If you have been around product creation as long as I have, you know the feeling. Creating, formatting, uploading, and fixing listings for hundreds or thousands of products can take days of work. Using Shopify’s CSV import should, in theory, make that process faster. But if you do not handle it correctly, it can quickly turn into a clean-up nightmare that lasts for weeks.

This blog explains why the “Overwrite products with matching handles” option in Shopify can easily create problems, what happens when you skip it, and how both choices can cause data loss, duplicates, and messy catalogs if you are not fully aware of your existing handles. I am also adding insights from my own years of product creation experience, since I have seen almost every kind of catalog disaster imaginable.

The Setting

When you import products into Shopify using a CSV, you get two main options. You can check “Overwrite products with matching handles.” This means if your CSV includes a handle that already exists in your store, Shopify will overwrite the product with the data from your CSV. Or you can leave it unchecked, which means Shopify will only add new products and ignore the ones that already exist.

It sounds simple. But it only works if you already know every handle in your catalog. And in reality, most people don’t. Many stores have been managed by multiple people, contain products from old imports, or were migrated from another platform. That means you often have no clear picture of which handles already exist, which products are active, or whether the handle in your CSV actually matches the right listing.

The Two Big Risks

If you use the overwrite option without matching handles correctly, you might overwrite the wrong product or delete valuable data. For example: You assume a product called “Blue Widget” has the handle “blue-widget,” but the live store version uses “widget-blue.” When you import your CSV with overwrite enabled, you might replace an entirely different product or lose data on the one you meant to update. Blank fields are also dangerous. When you overwrite a product, any field that is empty in your CSV will replace the existing data with a blank value. That means you can easily delete descriptions, images, or tags without realizing it.

If you leave the overwrite option unchecked, you avoid accidental overwrites, but you still risk duplicates. If your CSV has a product handle that already exists but you forgot to enable overwrite, Shopify will treat it as a new product and create a duplicate version. On the other hand, if you intended to update an existing listing but used the wrong handle, Shopify will think it is new and create another copy instead of updating the original. This leads to two versions of the same item, collections filled with duplicates, and a huge manual clean-up effort later.

Why This Happens So Often

Based on my own product creation work, these are the most common causes:

When that happens, a project that could have been completed in a few days turns into a weeks-long recovery process. It often means checking each product one by one, deleting duplicates, correcting collections, re-adding missing data, and restoring product details that were accidentally erased.

Best Practices: How to Protect Yourself

Always start by exporting your current catalog. This gives you an accurate list of handles, SKUs, and titles that already exist.
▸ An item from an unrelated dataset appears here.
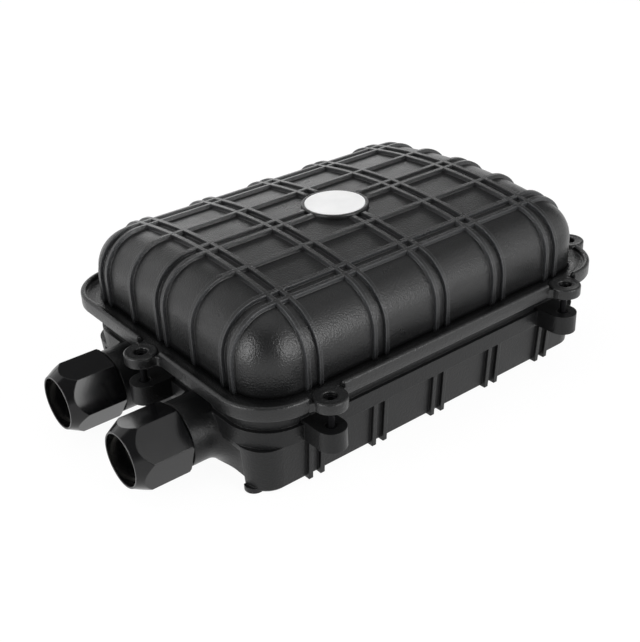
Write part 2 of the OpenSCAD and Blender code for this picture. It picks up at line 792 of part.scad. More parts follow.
// A tab that reaches out from a wall at x, with its underside at height z
module tray_tab(x, z) {
    translate([x, -tab_w / 2, z]) cube([tray_wall + tab_l, tab_w, tab_t]);
}

module splice_holder() color([0.2, 0.22, 0.25]) difference() {
    slab(tray_floor_z, tray_floor_z + holder_h, holder_l / 2, holder_w / 2, fit_gap);
    for (i = [0 : slots - 1])
        translate([-holder_l, (i - (slots - 1) / 2) * slot_pitch - slot_w / 2,
                   tray_floor_z + holder_h / 4])
            cube([2 * holder_l, slot_w, holder_h]);
}

// Clear cover that slides along the tray, with thumb notches in its long sides
module tray_cover() color([0.85, 0.9, 0.95, 0.4]) difference() {
    slab(tray_top_z, tray_top_z + cover_t, tray_l / 2, tray_w / 2, tray_r);
    for (s = [-1, 1]) translate([0, s * tray_w / 2, tray_top_z - over])
        cylinder(cover_t + 2 * over, tab_w, tab_w);
}

base_shell();
lid_shell();
label_disc();
seal_ring();
screw_inserts();
for (i = [0 : len(ears) - 1])
    lid_screw(i);
for (i = [0 : len(ports) - 1]) {
    gland_nut(i);
    thrust_ring(i);
    gland_grommet(i);
    cable_clamp(i);
    strength_clamp(i);
}
clamp_screws();
strength_screws();
tray_bracket();
bracket_screws();
hinge_pin();
splice_tray();
splice_holder();
tray_cover();
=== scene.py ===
import math

import bmesh
import bpy
from mathutils import Matrix, Vector


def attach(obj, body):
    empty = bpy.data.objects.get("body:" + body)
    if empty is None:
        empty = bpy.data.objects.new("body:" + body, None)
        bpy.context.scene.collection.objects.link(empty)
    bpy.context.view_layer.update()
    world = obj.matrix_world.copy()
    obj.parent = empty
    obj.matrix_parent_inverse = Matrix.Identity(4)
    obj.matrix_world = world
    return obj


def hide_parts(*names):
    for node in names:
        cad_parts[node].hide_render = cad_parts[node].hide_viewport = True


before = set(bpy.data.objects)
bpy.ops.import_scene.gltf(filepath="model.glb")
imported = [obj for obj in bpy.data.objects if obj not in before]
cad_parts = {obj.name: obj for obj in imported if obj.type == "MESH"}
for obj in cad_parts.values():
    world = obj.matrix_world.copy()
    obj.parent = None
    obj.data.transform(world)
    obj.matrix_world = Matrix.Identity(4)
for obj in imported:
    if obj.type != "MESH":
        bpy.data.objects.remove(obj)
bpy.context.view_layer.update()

MM = 0.001

# Sizes of the lid in millimetres, as the solids have them
HALF_L, HALF_W = 99.0, 72.3  # the dome, over its walls
EDGE_R, CROWN_R = 19.0, 315.0  # the bend round the top, and the crown
PLATE_LOW, PLATE_Z, APEX_Z = 42.5, 46.0, 82.8  # heights of the plate's faces and of the crown
WALL = 3.0
COLUMN_PITCH, ROW_PITCH, PAIR_PITCH = 36.0, 25.3, 6.4
RIB_W, SOLID_RIB_H = 2.2, 1.6
FLANGE_L, FLANGE_W, FLANGE_R = 108.0, 81.3, 25.0
LIP_LOW, LIP_TOP, LIP_T = 42.0, 48.6, 2.6
EAR_R = 7.6
SIDE_EAR_X, SIDE_EAR_Y = 72.0, 82.8
END_EAR_X, END_EAR_Y = 111.5, 52.2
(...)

It becomes your reference file.

Open your new CSV and compare the handle column to your exported list. Make sure every product you plan to update has a handle that matches exactly. Even one small difference can break the match.

Never mix old and new products in the same import. Create one CSV for products you are updating and another for products you are adding for the first time. This prevents confusion and reduces the chance of duplicate handles.

If you are updating existing products, make a CSV with only the handle, title, and the fields you want to modify. Leave everything else out so you do not accidentally wipe data.

Before adding new listings, check that none of your new handles already exist in the store. If they do, rename them before uploading.

Do not upload your entire catalog at once. Test with 5 to 10 products first. Check that updates work correctly, no duplicates appear, and no data disappears.

Export your entire catalog before you do anything. If something goes wrong, you can use that file to restore your data or rebuild listings more easily.

When the import is done, search for duplicates, verify that prices, descriptions, and variants look correct, and confirm that your changes actually applied to the right products.

If you notice duplicates or incorrect overwrites, act fast. Identify which products are wrong, delete duplicates, and reimport corrected versions before more edits are made.

Final Thoughts

Bulk importing products into Shopify with CSV can be an amazing time saver, but only when done with precision. The “Overwrite products with matching handles” option is powerful but risky. Without full awareness of your existing handles, you can easily end up with wrong products, blank data, or dozens of duplicates.

The key is preparation. Always back up, separate your CSVs, test before a full run, and double check every handle. Spending a few extra hours in preparation can save you from weeks of clean-up later.

After years of working on catalog creation across many platforms, I can say one thing for sure: clean data and handle accuracy are what separate a smooth import from a disaster. Handle your handles carefully, and your catalog will thank you.